Of course, it is possible the poet isn't in winter at all but only feels he is because of the loss of his love's company. We have all felt that way from time to time. We miss someone and feel as if everything as turned gray. That was the first thing I noticed about winter in a place that was not in the city. The countryside turns gray, the grass, trees, skies all the color of slate gray as if one took a pencil and colored everything in with pencil gray. Even the pine trees that keep its pine needles looked gray to me. Its winter here but nothing looks gray. I am looking out the window to the west and see the different hues of green. Ah, California.

The poet calls autumn teeming with excess. Usually, I don't think of fall that way. It is a time when things seem to be dying and slowing down although the colors are brilliant and spectacular. Birds such as swans, duck, goose are all getting ready to leave except for a few breeds. Canada Geese don't leave which makes one wonder why they are called "Canada". In that regard, there is a lot of movement to get things done such as raking leaves, sawing wood for the winter, covering things up before the snow and so on. But "teeming with excess" ? I don't understand that one.

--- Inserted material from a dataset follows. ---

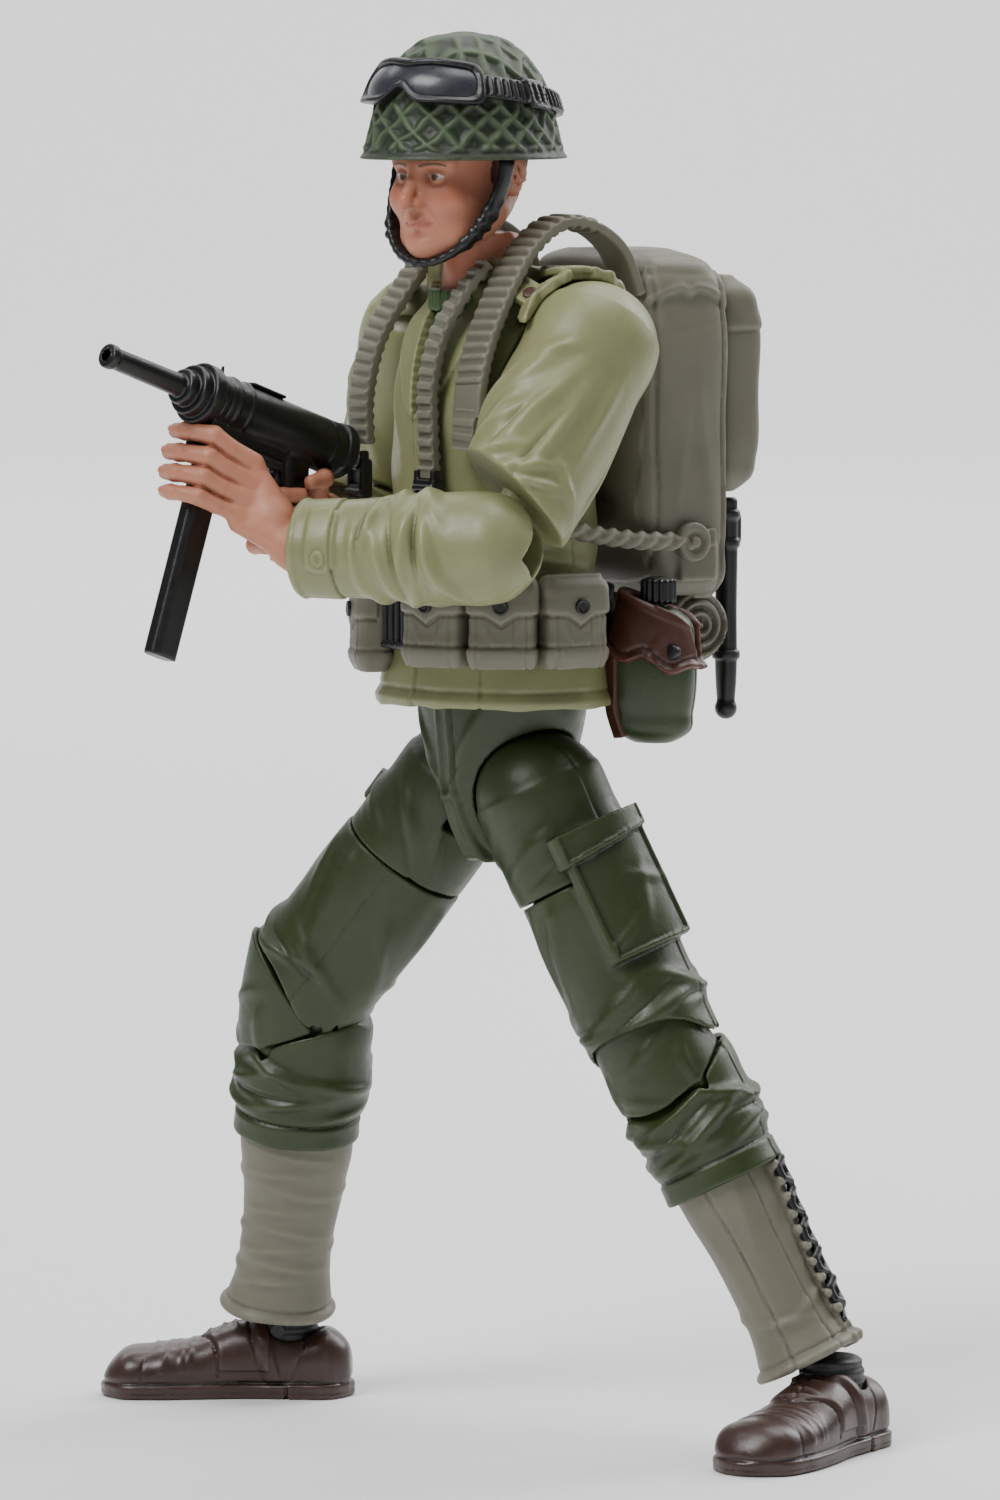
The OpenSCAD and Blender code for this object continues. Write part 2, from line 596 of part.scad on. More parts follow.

My favorite approach of looking at poetry is to relate it to things in my life which is what I have done here. Is the poem something that speaks to the reader? What does it say? What memories does it bring up? I like those questions. Each reader brings to each poem something unique and of course valid. I would hate to be the type of teacher, instructor, professor that demands one sort of answer and no other. A question of color symbolism is important in a poem but the answer may vary. If a person lived in Florida, then a question about snow would have different meanings than to a person who was raised in Maine. It would be right if one based it one some sort of reasoning that was valid and could be backed in some way. In this country, white is often symbolizes purity which is important in marriage; however in other countries women are not married in white but people are buried in that color instead as it symbolizes sterility, death. It all depends. It is all relative. It is all fun.